For traditional classes of problems like text classification and token classification, we can simply apply Metrics like F1 score. Summarisation is a particularly challenging task to measure since metrics like BLEU and ROUGE measure information content with respect to source material but not qualitative aspects like readability.

LLMs as Judges

More attention is now being given to the use of LLMs as judges as per this tweet from @chipro:

A big issue I see with AI systems is that people aren’t spending enough time evaluating their evaluation pipeline.

  1. Most teams use more than one metrics (3-7 metrics in general) to evaluate their applications, which is a good practice. However, very few are measuring the correlation between these metrics.

If two metrics are perfectly correlated, you probably don’t need both of them. If two metrics strongly disagree with each other, either this reveals something important about your system, or your metrics just aren’t trustworthy.

  1. Many (I estimate 60 - 70%?) use AI to evaluate AI responses, with common criteria being conciseness, relevance, coherence, faithfulness, etc. I find AI-as-a-judge very promising, and expect to see more of this approach in the future.

AI-as-a-judge scores aren’t deterministic the way classification F1 scores or accuracy are. They depend on the judge’s model, the judge’s prompt, and the use case. Many AI judges are good, but many are bad.

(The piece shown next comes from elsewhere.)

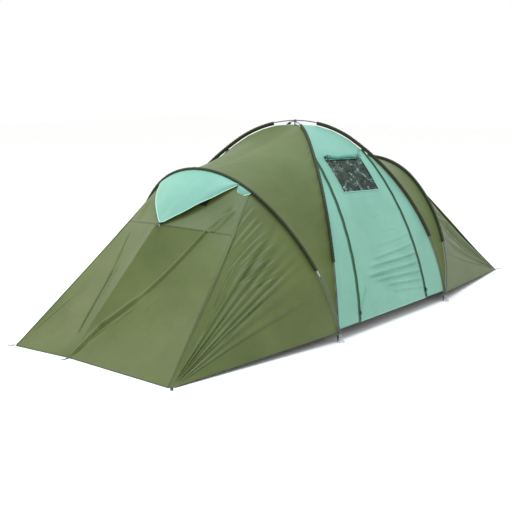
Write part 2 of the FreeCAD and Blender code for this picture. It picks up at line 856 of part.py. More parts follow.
# ================================================================ the nodes
def build():
    arches = {"dome_pole_a": dome_a, "dome_pole_b": dome_b, "left_hoop": hoops[-1],
              "right_hoop": hoops[1]}
    for name, arch in arches.items():
        NODES[name + "_tubes"] = group(pole_tubes(arch))
    NODES["pole_ferrules"] = group([part for arch in arches.values() for part in pole_ferrules(arch)])
    NODES["shock_cords"] = group([shock_cord(arch) for arch in arches.values()])

    dome_sleeves = []
    for arch in (dome_a, dome_b):
        low = arch.at_height(dome_sleeve_end)
        dome_sleeves.append(pole_sleeve(arch, crown_opening, low, cloth_inset - web_clearance))
        dome_sleeves.append(pole_sleeve(arch, -low, -crown_opening, cloth_inset - web_clearance))
    NODES["dome_sleeves"] = group(dome_sleeves)
    hoop_sleeves = []
    for end in (-1, 1):
        low = hoops[end].at_height(sleeve_ends[end])
        hoop_sleeves.append(pole_sleeve(hoops[end], -low, low, cloth_inset - web_clearance))
    NODES["hoop_sleeves"] = group(hoop_sleeves)

    for end in (-1, 1):
        where = end_names[end]
        for side in (-1, 1):
            facing = side_names[side]
            NODES[where + "_roof_" + facing] = roof_half(end, side)
            NODES[where + "_cabin_side_" + facing] = cabin_side(end, side)
        NODES[where + "_end_wall"] = end_wall(end)
        NODES[where + "_brow_panel"] = brow_panel(end)
        NODES[where + "_vent_mesh"] = vent_mesh(end)
        NODES[where + "_vent_hood"] = vent_hood(end)
        NODES[where + "_hood_toggle"] = hood_toggle(end)
        x_range = sorted((end * cabin_floor_start, end * cabin_floor_end))
        NODES[where + "_cabin_floor"] = floor_tray(x_range[0], x_range[1], cabin_floor_half_y, floor_lip)
        NODES[where + "_inner_curtain"] = cabin_curtain(end)

    front = {"top_panel": top_panel(), "gussets": group([gusset(-1), gusset(1)]),
             "door_panel": door_panel(), "window_film": window_film(),
             "gusset_zip_tapes": group([zip_tape(s, seam_gap / 2, tape_width) for s in (-1, 1)]),
             "door_zip_tapes": group([zip_tape(s, -tape_width, -seam_gap / 2) for s in (-1, 1)]),
             "rolled_blind": group([blind_roll()] + blind_ties()),
             "left_slider": zip_slider(-1), "right_slider": zip_slider(1),
             "left_pull": zip_pull(-1), "right_pull": zip_pull(1)}
    for name, shape in front.items():
        NODES["front_" + name] = shape
        NODES["back_" + name] = mirrored(shape, V(0, 1, 0))

    NODES["crown_patch"] = crown_patch()
    NODES["crown_hook"] = crown_hook()
    NODES["living_floor"] = floor_tray(-living_half_x, living_half_x, living_half_y, 0.0)

    corners = [(end, side) for end in (-1, 1) for side in (-1, 1)]
    pins = [pole_pin(arch, side) for arch in arches.values() for side in (-1, 1)]
    NODES["foot_rings_and_pins"] = group([foot_ring(*corner) for corner in corners] + pins)
    NODES["corner_straps"] = group([corner_strap(*corner) for corner in corners])
    NODES["strap_buckles"] = group([strap_buckle(*corner) for corner in corners])
    NODES["peg_loops"] = group([peg_loop(*place) for place in peg_places()])
    NODES["peg_rings"] = group([peg_ring(*place) for place in peg_places()])


build()
os.makedirs("parts", exist_ok=True)
for node, shape in NODES.items():
    shape.exportStep("parts/" + node + ".step")
    bounds = shape.optimalBoundingBox(False)
    solids = len(shape.Solids)
    print("%-26s solids %2d valid %s volume %9.0f  x %6.0f %6.0f  y %6.0f %6.0f  z %6.0f %6.0f" % (
        node, solids, shape.isValid(), shape.Volume, bounds.XMin, bounds.XMax,
        bounds.YMin, bounds.YMax, bounds.ZMin, bounds.ZMax))
print(len(NODES), "nodes")
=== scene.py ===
# %% [markdown]
# # A family tent on four bent poles
# Two dome poles cross over the living area and a leaning hoop carries each sleeping cabin. The CAD model
# holds every pole, ferrule, zip and peg ring at its real size. Here the cloth gets its real shape: drawn
# tight between the poles, creased where the pegs pull it, and soft where it hangs.

# %% Load the frame
import json
import math
import random

import bpy
import numpy as np
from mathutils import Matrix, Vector, noise


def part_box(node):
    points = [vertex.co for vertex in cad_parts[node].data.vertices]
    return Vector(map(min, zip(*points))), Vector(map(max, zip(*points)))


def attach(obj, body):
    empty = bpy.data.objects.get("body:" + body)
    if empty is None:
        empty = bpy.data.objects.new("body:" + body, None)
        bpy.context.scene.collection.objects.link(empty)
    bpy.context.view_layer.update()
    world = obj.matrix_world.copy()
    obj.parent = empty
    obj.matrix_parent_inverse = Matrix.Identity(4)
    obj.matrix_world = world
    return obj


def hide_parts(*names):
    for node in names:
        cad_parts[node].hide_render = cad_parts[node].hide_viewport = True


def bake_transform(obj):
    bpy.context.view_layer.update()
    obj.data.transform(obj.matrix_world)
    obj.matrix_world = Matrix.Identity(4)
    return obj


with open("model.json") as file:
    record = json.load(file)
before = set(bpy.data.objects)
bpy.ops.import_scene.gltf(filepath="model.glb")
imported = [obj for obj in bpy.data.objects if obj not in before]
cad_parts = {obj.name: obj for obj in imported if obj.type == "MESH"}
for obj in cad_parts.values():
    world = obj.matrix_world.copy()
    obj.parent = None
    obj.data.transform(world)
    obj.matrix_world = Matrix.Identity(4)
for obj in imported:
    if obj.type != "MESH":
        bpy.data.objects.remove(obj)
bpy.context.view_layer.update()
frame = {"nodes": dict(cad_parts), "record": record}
nodes = frame["nodes"]

# %% [markdown]
# The tent is cut to a few sizes that the cloth and the sleeves share: where the poles stand, how sharply
# they bend over the crown, and how far the cloth hangs inside them. They are in metres, and a printed line
# gives each hoop's bent crown beside the box of the hoop that the frame holds.

# %% Sizes that the cloth is cut to
POLE_RADIUS = 0.0055
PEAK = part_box("dome_pole_a_tubes")[1][2] - POLE_RADIUS
HALF_X, HALF_Y = 1.06, 1.30
CROWN_RADIUS, CROWN_ANGLE = 1.04, math.radians(35)
HOOP_RADIUS, HOOP_ANGLE = 1.0, math.radians(39)
HOOP_LEAN = math.radians(18)
HOOP_HEIGHT = {-1: 1.652, 1: 1.565}
HOOP_FOOT_INSET = 0.05
HOOP_SPREAD = {-1: 0.0, 1: 0.010}
CLOTH_INSET = 0.024
CROWN_OPENING, CROWN_SAG = 0.23, 0.026
HEM_HEIGHT, CORNER_HEIGHT, GROUND_GAP = 0.110, 0.085, 0.004
HALF_LENGTH, HALF_END = 3.0, 1.0
END_NAMES = {-1: "left", 1: "right"}
FACINGS = {-1: "front", 1: "back"}


def last_before(test, high, steps):
    """The largest distance from 0 to high at which test(d) still holds, found by halving."""
    low = 0.0
    for _ in range(steps):
        middle = (low + high) / 2
        if test(middle):
            low = middle
        else:
            high = middle
    return low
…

Yet, very few are doing experiments to evaluate their AI judges. Are good responses given better scores? How reproducible the scores are — if you ask the judge twice, do you get the same score? Is the judge’s prompt optimal? Some aren’t even aware of the prompts their applications are using, because they use prompts created by eval tools or by other teams.

Also fun fact I learned from a (small) poll yesterday: some teams are spending more money on evaluating responses than on generating responses 🤯

This post enumerates a number of useful tips and techniques for evaluating LLM output for different use cases.

PHUDGE is a semi-automated approach to using LLMs for evaluation which demonstrates reasonable results using small models as judges.